Когда Санни звонил, что приедет, она проверяла, есть ли в доме выпивка, хватит ли еды на ужин и на завтрак, потому что он не расставался с нею до позднего утра. Он не уступал ей в желании насытиться сполна их близостью. У него был свой ключ от двери, и Люси, завидев его на пороге, стрелой летела в его могучие объятия. Они шли к цели прямо, без обиняков, без предварительных разговоров. Не размыкая губ, соединенных в первом поцелуе, уже нашаривали друг друга сквозь одежду, уже он приподнимал ее с пола, и она обхватывала ногами его массивные бедра. Они соединялись, стоя в прихожей ее квартиры, словно бы ощущая потребность всякий раз вновь повторять свое первое свидание, — и потом уже он нес ее в спальню.
Они лежали в постели и предавались любви. Шестнадцать часов жили вместе в чем мать родила, не выходя из квартиры, почти не отрываясь друг от друга.
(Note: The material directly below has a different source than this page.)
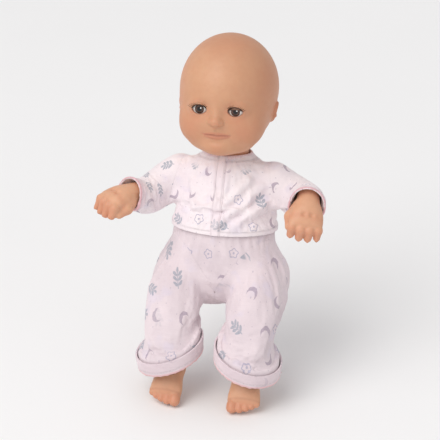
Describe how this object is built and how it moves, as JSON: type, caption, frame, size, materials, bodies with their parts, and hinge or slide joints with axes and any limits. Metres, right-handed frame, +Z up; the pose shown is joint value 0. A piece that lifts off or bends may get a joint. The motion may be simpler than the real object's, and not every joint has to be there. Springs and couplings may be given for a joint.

Она готовила ему еду, горы еды. Ему иногда звонили, явно по делу, но Люси даже и не пыталась слушать. Она была всецело поглощена другим, забавляясь его телом, лаская его, целуя, зарываясь в него лицом. Случалось, когда он вставал и шел мимо нее взять себе выпить, она, не совладав с собою, тянулась еще разок дотронуться до обнаженного запретного места, подержать его в руках, затеять с ним любовную игру, как с хитроумным, ловко сработанным приспособлением для невинных развлечений с предсказуемым, но всякий раз восхитительно новым ответным действием. Первое время она стеснялась этих проявлений своей несдержанности, но быстро убедилась, что ее возлюбленному они нравятся, что ее чувственная одержимость его телом льстит ему. Присутствовала во всем этом некая первозданная безгрешность. Они были счастливы вдвоем.
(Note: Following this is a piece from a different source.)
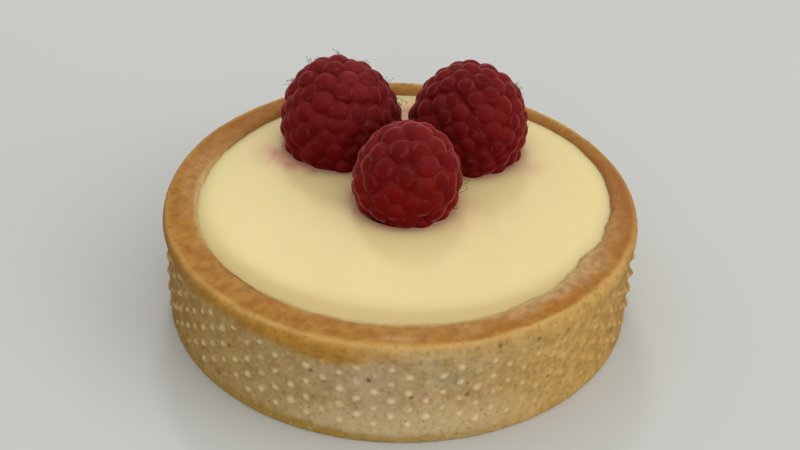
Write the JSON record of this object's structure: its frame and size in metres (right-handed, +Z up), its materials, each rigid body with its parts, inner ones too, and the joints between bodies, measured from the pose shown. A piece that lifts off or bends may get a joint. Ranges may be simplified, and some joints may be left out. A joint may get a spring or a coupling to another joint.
{
  "type": "lemon posset tartlet",
  "caption": "Round shortcrust tartlet baked in a perforated ring, filled to the brim with set lemon posset and topped with whole raspberries.",
  "frame": {"origin": "centre of the flat base, on the surface that the tartlet stands on", "axes": "+Z up; +Y from the single front berry towards the pair behind it; +X to the right as seen from the front"},
  "size_m": [0.0805, 0.0802, 0.035],
  "materials": {
    "shortcrust": "baked shortcrust: golden brown rim, paler grey tan wall with fine dark specks, matte",
    "posset": "smooth set cream, pale yellow, softly glossy",
    "raspberry": "fresh fruit, dark crimson, soft bloom over translucent flesh"
  },
  "bodies": {
    "root": {"tart_shell": "shortcrust", "posset_filling": "posset", "raspberry_left": "raspberry", "raspberry_right": "raspberry", "raspberry_front": "raspberry"}
  },
  "joints": []
}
Когда отца Санни подстрелили на улице, Люси впервые поняла, что ее любовнику, возможно, угрожает смертельная опасность. В стенах своей квартиры, одна, она не плакала — выла, протяжно и надрывно, по-звериному. Почти три недели Санни к ней не показывался, и она жила на снотворных таблетках, а днем пила, заглушая свои терзания. Боль ощущалась физически — ее всю ломало. Когда он наконец приехал, она держалась за него руками, боясь отпустить хоть на минуту. После этого он больше не пропускал ни одного свидания, пока его не убили.
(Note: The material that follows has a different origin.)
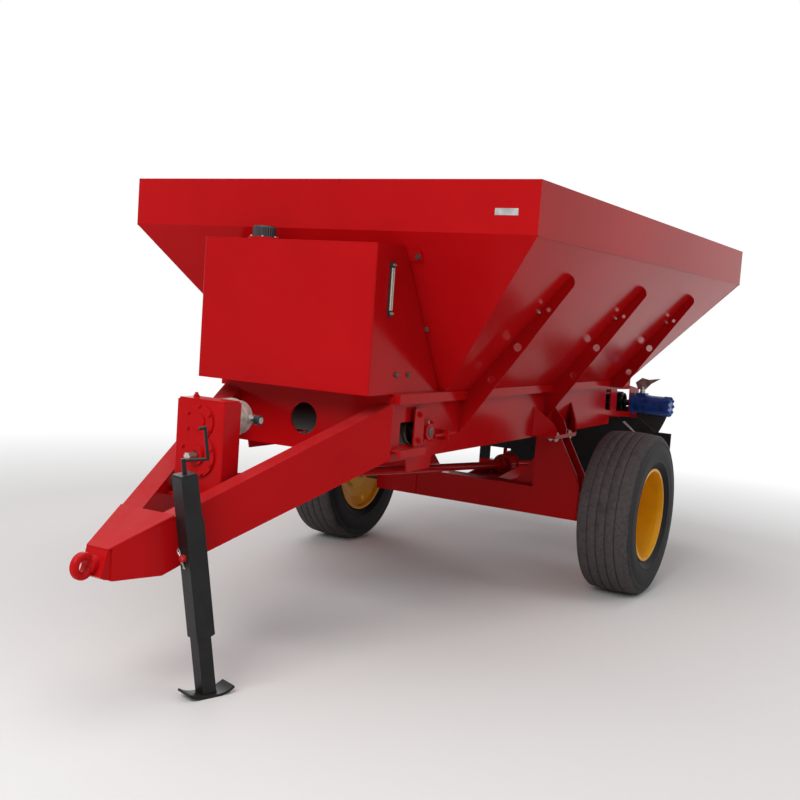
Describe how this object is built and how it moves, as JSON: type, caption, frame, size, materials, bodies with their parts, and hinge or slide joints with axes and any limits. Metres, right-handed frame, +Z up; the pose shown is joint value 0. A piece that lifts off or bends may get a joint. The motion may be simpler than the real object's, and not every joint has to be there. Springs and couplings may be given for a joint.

О его гибели она узнала из газет и в тот же вечер приняла огромную дозу снотворного. Но, непонятно почему, не умерла, а отравилась — так сильно, что, выбравшись из квартиры, еле дотащилась до дверей лифта и рухнула. Там, на площадке, ее нашли и отправили в больницу. Мало кто догадывался о ее отношениях с Санни, и потому бульварные газеты уделили происшествию лишь несколько коротких строк.
Туда, в больницу, и пришел навестить и утешить ее Том Хейген. Это он предложил ей работу в лас-вегасском отеле, которым управлял брат Санни, Фредди Корлеоне. Это он сообщил ей, что она будет получать ежегодно определенную сумму от семейства Корлеоне, что Санни позаботился о ее будущем. Том Хейген спросил, не беременна ли она, будто в этом была причина того, что она наглоталась таблеток, — она отвечала, что нет. Еще спросил, не собирался ли к ней Санни в тот роковой вечер, не звонил ли, что собирается приехать, — она сказала, нет, не звонил. Она и так всегда после работы сидела и ждала его дома. Она не стала скрывать от Хейгена правду:
— Он для меня был и останется единственным из всех мужчин. Другого я никогда не полюблю. — И заметила, что он принял это не только с легкой усмешкой, но и с удивлением. — Тебе что, это странно? А не он ли тебя, уличного мальчишку, привел в свой дом?
— Тогда он был не такой, — сказал Хейген, — он сделался другим человеком, когда вырос.
— Для меня — нет. Для всех других — возможно, но не для меня. — От слабости ей было трудно вдаваться в объяснения, что с нею Санни был неизменно мягок и нежен. Ни разу не рассердился, не вспылил, не проявил хотя бы нетерпения.
Все заботы, связанные с ее переездом в Лас-Вегас, тоже принял на себя Хейген. Договорился, что на месте ее будет ждать заранее снятая квартира. Сам отвез в аэропорт и по дороге взял с нее слово, что, если ей будет одиноко или что-нибудь пойдет не так, она позвонит — и он все сделает, чтобы ей помочь.